Ces dix dernières années, le pétrole a connu deux phases de flambée des cours : la première a pris fin en 2008 sur les cendres de la crise financière, mais la seconde a débuté à peine trois ans plus tard. Fin novembre, cependant, le baril est tombé à tout juste 70 dollars, contre 105 dollars en juin – un coup dur pour les producteurs russes. Ce ralentissement ouvre une période périlleuse pour Vladimir Poutine. Depuis sa première accession à la présidence, il y a quinze ans, l’Etat russe a renforcé sa mainmise sur le pétrole et le gaz et accru son rôle dans le secteur de la finance.
Les nationalisations rampantes ont dissuadé les investisseurs et balayé les ressources nécessaires à l’investissement privé. La situation n’est pas inédite, tant s’en faut : dans les pays riches en ressources naturelles, la population applaudit généralement les nationalisations – à condition d’en tirer des bénéfices. Dans ses premières années à la présidence, Poutine n’a pas déçu les Russes sur ce point. La manne pétrolière a stimulé la consommation et, avec elle, la croissance. La redistribution s’est faite, pour l’essentiel, via le marché.
Mais le second boom des cours du pétrole ne s’est pas répercuté aussi aisément dans l’économie : en 2012-2013, alors que le baril a souvent dépassé les 100 dollars, la croissance russe était pour ainsi dire au point mort. La pénurie d’investissements s’est traduite par une hausse des prix, la progression de la consommation s’est essoufflée et la redistribution des gains pétroliers a dû, cette fois, passer par des largesses d’Etat. Au début des années 2010, les dépenses publiques avaient progressé de plus de 25 % par rapport au milieu de la décennie 2000, avec pour postes principaux les aides sociales, les retraites et les salaires des fonctionnaires en hausse, et le budget de la défense.
La Russie a mis en œuvre ce que l’on appelle parfois le “nationalisme des ressources [naturelles]”, et que l’on a déjà vu ailleurs : dans l’Irak de Saddam Hussein, par exemple, ou encore dans le Venezuela d’Hugo Chávez. Une telle politique conduit inévitablement à une confrontation avec l’Occident, à mesure que le régime s’isole. Le plus souvent, les responsables politiques qui s’engagent dans cette voie se proclament leaders régionaux et attisent des conflits avec les pays voisins afin de susciter une mobilisation patriotique. Les confrontations hors des frontières sont une source de légitimité sur le plan intérieur.

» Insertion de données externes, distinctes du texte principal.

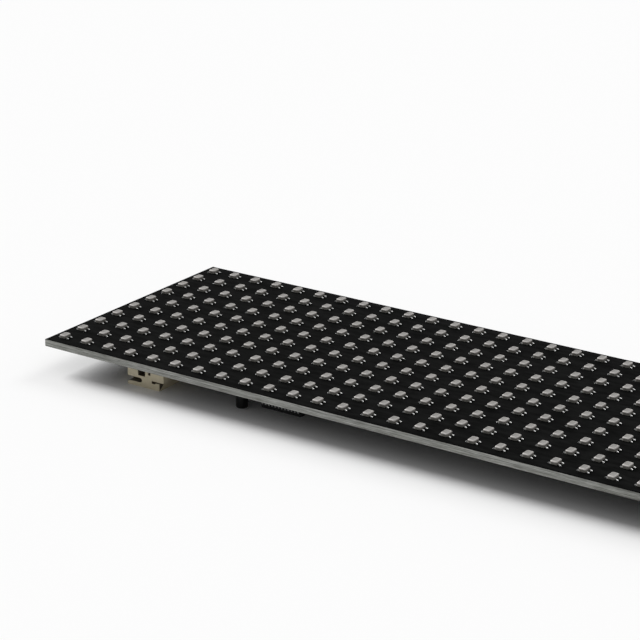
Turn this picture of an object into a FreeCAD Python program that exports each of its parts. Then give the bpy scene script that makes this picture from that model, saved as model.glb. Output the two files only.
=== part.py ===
import FreeCAD, Part

import os
import re

import Sketcher

from FreeCAD import Placement, Rotation, Vector

# A board of surface-mounted lights in a square grid, lying lights up on the four headers of its back.
# Millimetres. +X runs along the board, +Y from the front edge to the rear one, +Z up, away from the
# surface it stands on. The origin is the middle of the board's outline, on that surface.

# Driving dimensions: alias, value, what it is.
SIZES = [
    ("ledColumns", 32, "lights along the board"),
    ("ledRows", 10, "lights across the board"),
    ("ledPitch", 6.0, "centre to centre of neighbouring lights, both ways"),
    ("endMargin", 2.85, "outer lights to the short edges"),
    ("sideMargin", 3.4, "outer lights to the long edges"),
    ("boardThickness", 1.6, "laminate with its mask"),
    ("packageLength", 1.54, "light package along the board, at its foot"),
    ("packageWidth", 2.16, "light package across the board, at its foot"),
    ("packageEndLean", 0.06, "how far each end of the package leans in"),
    ("packageSideLean", 0.08, "how far each side of the package leans in"),
    ("packageHeight", 0.56, "light package above its leads"),
    ("ledLeadSpan", 2.66, "light leads, tip to tip"),
    ("ledLeadSpacing", 1.21, "between the two leads of one side"),
    ("ledLeadWidth", 0.28, "light lead"),
    ("ledLeadThickness", 0.24, "light lead"),
    ("headerWidth", 9.6, "header housing along the board"),
    ("headerHeight", 5.5, "header housing, board to the surface it stands on"),
    ("headerDepth", 7.6, "header housing from its closed back to its mouth"),
    ("headerEndInset", 19.55, "header housing from the short edge of the board"),
    ("headerEdgeInset", 3.9, "header back from the long edge of the board"),
    ("keyWidth", 1.1, "step in the header that keys the plug"),
    ("keyHeight", 1.92, "height of that step"),
    ("headerWall", 0.7, "header wall"),
    ("mouthDepth", 5.2, "how deep the plug goes in"),
    ("slotDepth", 1.9, "slots in the header back"),
    ("latchSlotLength", 3.8, "latch slot from the side of the header"),
    ("latchSlotLow", 0.9, "lower face of the latch slot"),
    ("latchSlotHeight", 1.05, "opening of the latch slot"),
    ("latchLipDrop", 0.22, "how far the slot flares down at the side"),
    ("latchLipLength", 0.9, "length of that flare"),
    ("keySlotStart", 6.45, "inner end of the key slot"),
    ("keySlotPocket", 0.8, "length of its deep part"),
    ("keySlotHeight", 0.6, "opening of its deep part"),
    ("keySlotGap", 0.32, "opening of its narrow part"),
    ("contactPitch", 2.1, "between the two contacts"),
    ("contactSize", 0.5, "square contact wire"),
    ("contactHeight", 3.3, "contact axis above the surface"),
    ("contactSetback", 1.0, "contact tip behind the mouth"),
    ("contactFoot", 1.0, "contact foot on the board, out of the header back"),
    ("windowWidth", 1.9, "window round the first contact"),
    ("windowSill", 2.5, "lower edge of that window"),
    ("slitWidth", 0.6, "slit round the second contact"),
    ("slitSill", 3.02, "lower edge of that slit"),
    ("tabThickness", 0.3, "solder tab of a header"),
    ("tabLength", 2.4, "solder tab along the header"),
    ("tabHeight", 1.6, "solder tab down the side of the header"),
    ("tabFoot", 0.9, "solder tab out over the board"),
    ("tabSetback", 0.8, "solder tab behind the mouth"),
    ("canFromHeader", 17.2, "base of the left can clear of the signal in header"),
    ("driverFromCan", 6.7, "body of the left driver clear of the left can's base"),
    ("driverFromHeader", 3.3, "body of the right driver clear of the signal out header"),
    ("canFromDriver", 3.0, "base of the right can clear of the right driver body"),
    ("driverEdgeInset", 0.45, "driver pin tips from the front edge"),
    ("driverLength", 10.0, "driver body"),
    ("driverWidth", 5.4, "driver body"),
    ("driverHeight", 1.8, "driver body"),
    ("driverSpan", 7.8, "driver pins, tip to tip"),
    ("driverPins", 24, "driver pins"),
    ("driverPinPitch", 0.8, "driver pins"),
    ("driverPinWidth", 0.35, "driver pins"),
    ("switchPins", 8, "row switch pins"),
    ("decoderPins", 16, "row decoder pins"),
    ("bufferPins", 20, "signal buffer pins"),
    ("switchCount", 5, "row switches, each for two rows"),
    ("switchSpacing", 10.0, "between row switches"),
    ("switchLength", 4.9, "row switch body"),
    ("decoderLength", 9.9, "row decoder body"),
    ("narrowWidth", 3.9, "row switch and row decoder bodies"),
    ("narrowHeight", 1.5, "row switch and row decoder bodies"),
    ("narrowSpan", 6.0, "row switch and row decoder pins, tip to tip"),
    ("bufferLength", 12.8, "signal buffer body"),
    ("bufferWidth", 7.5, "signal buffer body"),
    ("bufferHeight", 2.3, "signal buffer body"),
    ("bufferSpan", 10.3, "signal buffer pins, tip to tip"),
    ("coarsePinPitch", 1.27, "pins of the switches, decoder and buffer"),
    ("coarsePinWidth", 0.42, "pins of the switches, decoder and buffer"),
    ("pinThickness", 0.2, "pins of every chip"),
    ("chipStandoff", 0.1, "chip bodies clear of the board"),
    ("chipLean", 0.12, "how far a chip body leans in from its parting line"),
    ("decoderGap", 8.6, "row decoder clear of the row switches"),
    ("bufferFromHeader", 1.2, "signal buffer inwards of the signal in header's side"),
    ("bufferFromMouth", 7.75, "signal buffer body behind that header's mouth"),
    ("canDiameter", 2.6, "capacitor can"),
    ("canHeight", 4.7, "capacitor can below its base"),
    ("canRounding", 0.45, "size of the two bevels that round the end of the can"),
    ("canBevel", 0.14, "where the two bevels meet, in from the can's side and up from its end"),
    ("crimpSize", 0.22, "depth and half height of the crimp round the can"),
    ("crimpHeight", 0.7, "crimp below the base"),
    ("canBaseSide", 2.9, "square capacitor base"),
    ("canBaseHeight", 0.45, "capacitor base"),
    ("canBaseCorner", 0.7, "cut corners of the base"),
    ("canLeadLength", 0.9, "half of a capacitor lead"),
    ("canLeadWidth", 0.6, "capacitor lead"),
    ("canLeadThickness", 0.15, "capacitor lead"),
    ("capacitorEdgeInset", 6.4, "capacitor axis from the front edge"),
    ("ceramicLength", 2.0, "ceramic capacitor"),
    ("ceramicWidth", 1.25, "ceramic capacitor"),
    ("ceramicHeight", 0.8, "ceramic capacitor"),
    ("resistorLength", 1.6, "chip resistor"),
    ("resistorWidth", 0.8, "chip resistor"),
    ("resistorHeight", 0.45, "chip resistor"),
    ("endCapLength", 0.35, "metal end of a chip part"),
    ("chipGap", 1.0, "chip parts from the body that they serve"),
    ("resistorSpacing", 2.5, "between the series resistors of the buffer"),
]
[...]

Elles justifient la répression et entraînent la population dans un discours nationaliste. Les buts déclarés du conflit importent peu ; ce qui compte, c’est la perpétuation du conflit lui-même. Dans cette optique, les conflits désespérés paraissent rationnels, quel qu’en soit le coût. La transition de l’autoritarisme soft vers un régime totalitaire obéit à trois conditions préalables : un soutien populaire, l’aval des élites et une économie qui ne se détériore pas trop rapidement. Pour l’instant, le soutien populaire est le point fort de Poutine. Après une période de déclin, sa cote de popularité aurait grimpé à 85 % en juin. Cela étant, dans un climat autoritaire, de tels chiffres sont à prendre avec des pincettes. Le débat public, ou ce qu’il en reste, se déroule dans l’ombre, et les sondages n’en donnent qu’un reflet déformé.

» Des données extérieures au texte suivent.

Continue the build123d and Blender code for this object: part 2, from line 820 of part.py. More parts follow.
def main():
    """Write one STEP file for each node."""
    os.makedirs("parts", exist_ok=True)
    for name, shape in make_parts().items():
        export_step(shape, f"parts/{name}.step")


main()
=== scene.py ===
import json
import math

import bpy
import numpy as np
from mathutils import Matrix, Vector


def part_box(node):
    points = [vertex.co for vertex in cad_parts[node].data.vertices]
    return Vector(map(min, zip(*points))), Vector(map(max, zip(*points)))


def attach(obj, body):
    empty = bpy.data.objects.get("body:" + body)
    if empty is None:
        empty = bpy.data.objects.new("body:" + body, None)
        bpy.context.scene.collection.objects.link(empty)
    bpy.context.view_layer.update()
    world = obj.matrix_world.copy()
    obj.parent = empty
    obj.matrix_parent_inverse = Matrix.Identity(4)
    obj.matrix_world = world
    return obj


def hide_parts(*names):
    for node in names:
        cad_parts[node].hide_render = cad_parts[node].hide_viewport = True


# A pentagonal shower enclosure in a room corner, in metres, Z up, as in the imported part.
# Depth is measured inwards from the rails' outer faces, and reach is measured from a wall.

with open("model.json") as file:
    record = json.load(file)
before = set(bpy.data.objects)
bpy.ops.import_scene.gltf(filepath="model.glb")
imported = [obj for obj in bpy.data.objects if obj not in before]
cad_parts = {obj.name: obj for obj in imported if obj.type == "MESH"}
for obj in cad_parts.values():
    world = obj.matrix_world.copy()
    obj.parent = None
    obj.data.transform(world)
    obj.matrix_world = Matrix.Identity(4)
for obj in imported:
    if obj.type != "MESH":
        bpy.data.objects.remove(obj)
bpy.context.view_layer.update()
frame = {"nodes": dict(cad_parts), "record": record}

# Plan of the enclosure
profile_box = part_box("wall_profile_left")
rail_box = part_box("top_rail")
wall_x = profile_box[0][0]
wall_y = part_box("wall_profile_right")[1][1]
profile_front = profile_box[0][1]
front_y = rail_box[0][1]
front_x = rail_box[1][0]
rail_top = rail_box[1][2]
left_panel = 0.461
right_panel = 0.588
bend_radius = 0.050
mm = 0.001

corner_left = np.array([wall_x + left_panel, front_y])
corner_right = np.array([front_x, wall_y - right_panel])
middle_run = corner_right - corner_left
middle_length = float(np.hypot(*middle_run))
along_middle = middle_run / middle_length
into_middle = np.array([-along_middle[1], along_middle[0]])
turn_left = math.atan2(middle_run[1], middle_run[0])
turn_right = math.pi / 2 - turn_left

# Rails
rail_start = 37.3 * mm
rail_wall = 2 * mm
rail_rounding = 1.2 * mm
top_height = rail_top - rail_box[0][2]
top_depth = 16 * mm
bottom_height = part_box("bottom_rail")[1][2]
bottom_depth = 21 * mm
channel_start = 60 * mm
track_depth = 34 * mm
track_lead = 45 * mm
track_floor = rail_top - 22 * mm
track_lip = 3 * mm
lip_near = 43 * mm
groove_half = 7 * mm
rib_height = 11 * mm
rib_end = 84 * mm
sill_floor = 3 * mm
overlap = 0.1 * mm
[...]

Même si le sentiment antioccidental s’intensifie, les Russes vivent plus que jamais à l’occidentale. Il y a deux ans, ils ont été des dizaines de milliers à descendre dans la rue pour appeler à une modernisation. Les élites se sont laissées impressionner par l’apparente popularité de Poutine. Mais c’est l’économie – le double choc des sanctions et de la chute des prix du pétrole – qui représente la plus grave menace pour le président. Les institutions répressives ne sont pas encore parfaitement en place et le pays n’est pas assez verrouillé.

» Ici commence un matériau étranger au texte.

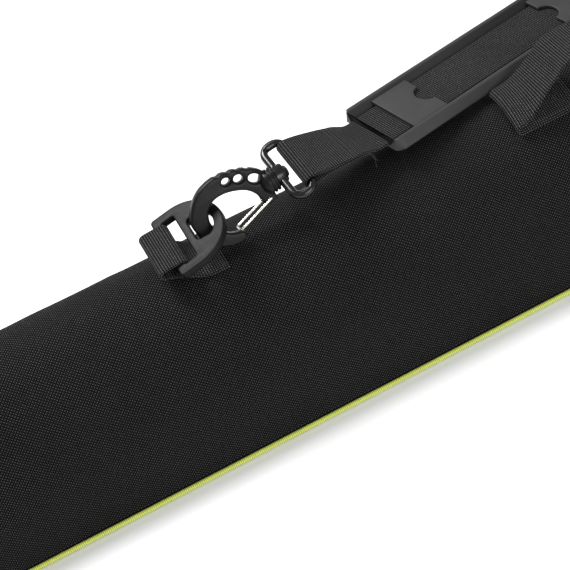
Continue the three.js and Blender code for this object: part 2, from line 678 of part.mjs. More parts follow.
// The webbing's width direction: with each bar at the ends, level along the pad.
function strapAcross(curve) {
  const length = curve.getLength();
  const fold = UNDER_PLY + 0.6 * Math.PI * WRAP; // from a cut end to the middle of its fold
  const padEnd = fold + 350;
  const rightStart = length - fold - 110;
  return (u) => {
    const place = u * length;
    if (place < padEnd) return acrossAt(LEFT_END, Math.abs(place - fold));
    if (place > rightStart) return acrossAt(RIGHT_END, Math.abs(length - place - fold));
    return PAD_ACROSS.clone().lerp(RIGHT_END.across, THREE.MathUtils.smoothstep(place, padEnd, rightStart));
  };
}

function shoulderWebbing() {
  const curve = strapCurve();
  return ribbon(curve, strapAcross(curve), WEBBING_WIDTH, WEBBING, 130);
}

function padSection() {
  const shape = new THREE.Shape();
  const half = PAD_HALF_WIDTH;
  shape.moveTo(-half + 2, -4);
  shape.lineTo(half - 2, -4);
  shape.lineTo(half, -1.5);
  shape.lineTo(half - 4.5, 6.5);
  shape.lineTo(half - 7.5, 6.5);
  shape.lineTo(22, -1.4);
  shape.lineTo(-22, -1.4);
  shape.lineTo(-half + 7.5, 6.5);
  shape.lineTo(-half + 4.5, 6.5);
  shape.lineTo(-half, -1.5);
  return shape;
}

function shoulderPad() {
  const channel = placed(
    new THREE.ExtrudeGeometry(padSection(), { depth: PAD_LENGTH, bevelEnabled: false }),
    at(0, 0, 0), Y, Z, X,
  );
  const bridgeAt = (from) => box(from, from + PAD_BRIDGE, -23.3, 23.3, 1.4, 3.8);
  const firstEnd = PAD_BRIDGE_START + PAD_BRIDGE;
  const secondStart = PAD_LENGTH - firstEnd;
  const notch = (s) => rod(at(s, 0, 1), at(s, 0, 8), 9.5, 20);
  const first = cut(bridgeAt(PAD_BRIDGE_START), notch(firstEnd));
  const second = cut(bridgeAt(secondStart), notch(secondStart));
  const corner = (s, side) => box(-9, 9, -9, 9, -20, 20).rotateZ(Math.PI / 4).translate(s, side * 37, 0);
  const corners = [corner(-2, -1), corner(-2, 1), corner(PAD_LENGTH + 2, -1), corner(PAD_LENGTH + 2, 1)];
  const pad = cut(join(channel, first, second), ...corners);
  return placed(pad, padOrigin(), STRAP_DIRECTION, PAD_ACROSS, PAD_NORMAL);
}

function buildStrap() {
  add("shoulder_webbing", shoulderWebbing(), webbing);
  add("shoulder_pad", shoulderPad(), rubber);
}

// ---------- the whole case ----------
buildBase();
buildLid();
buildInside();
buildSliders();
add("handle_webbing", handleWebbing(), webbing);
add("handle_grip", handleGrip(), rubber);
const leftAnchor = new THREE.Group();
const rightAnchor = new THREE.Group();
rightAnchor.scale.x = -1;
buildAnchor("left", leftAnchor);
buildAnchor("right", rightAnchor);
model.add(leftAnchor, rightAnchor);
buildStrap();

export default model;
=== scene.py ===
import json
import math

import bmesh
import bpy
import numpy as np
from mathutils import Matrix, Vector, noise

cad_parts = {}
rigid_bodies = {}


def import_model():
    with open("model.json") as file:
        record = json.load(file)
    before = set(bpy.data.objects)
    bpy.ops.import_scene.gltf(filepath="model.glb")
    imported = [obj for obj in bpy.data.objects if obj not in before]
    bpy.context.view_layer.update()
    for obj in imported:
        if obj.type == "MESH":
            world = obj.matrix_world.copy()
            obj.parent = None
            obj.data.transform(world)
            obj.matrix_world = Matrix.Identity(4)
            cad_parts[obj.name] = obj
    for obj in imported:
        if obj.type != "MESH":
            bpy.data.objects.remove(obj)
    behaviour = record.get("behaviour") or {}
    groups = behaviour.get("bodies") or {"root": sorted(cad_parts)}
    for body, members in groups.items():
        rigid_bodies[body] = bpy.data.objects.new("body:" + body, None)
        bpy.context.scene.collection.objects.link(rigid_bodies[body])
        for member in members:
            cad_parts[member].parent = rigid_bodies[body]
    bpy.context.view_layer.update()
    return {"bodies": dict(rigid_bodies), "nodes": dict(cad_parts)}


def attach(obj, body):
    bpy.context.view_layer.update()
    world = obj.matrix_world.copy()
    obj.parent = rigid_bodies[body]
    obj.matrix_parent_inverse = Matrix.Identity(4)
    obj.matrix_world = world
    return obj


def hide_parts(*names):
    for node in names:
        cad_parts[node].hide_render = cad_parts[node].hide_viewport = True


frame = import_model()
NODES = frame["nodes"]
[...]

Le Kremlin hésite, il se demande s’il faut faire monter d’un cran la confrontation ou lâcher du lest, le temps de prendre la mesure de la nouvelle réalité économique. Mais la logique du nationalisme des ressources est celle de la fuite en avant. Un régime qui ne veut pas lâcher les richesses naturelles de son pays ne peut pas créer de prospérité. Au lieu de cela, Poutine doit canaliser les élans nationalistes de son peuple. Ce qui suppose d’intensifier le conflit avec l’Occident.
—Kirill Rogov *
Publié le 30 novembre 2014 dans Financial Times Londres
Note :* Politologue à l’Institut d’économie Gaïdar de Moscou.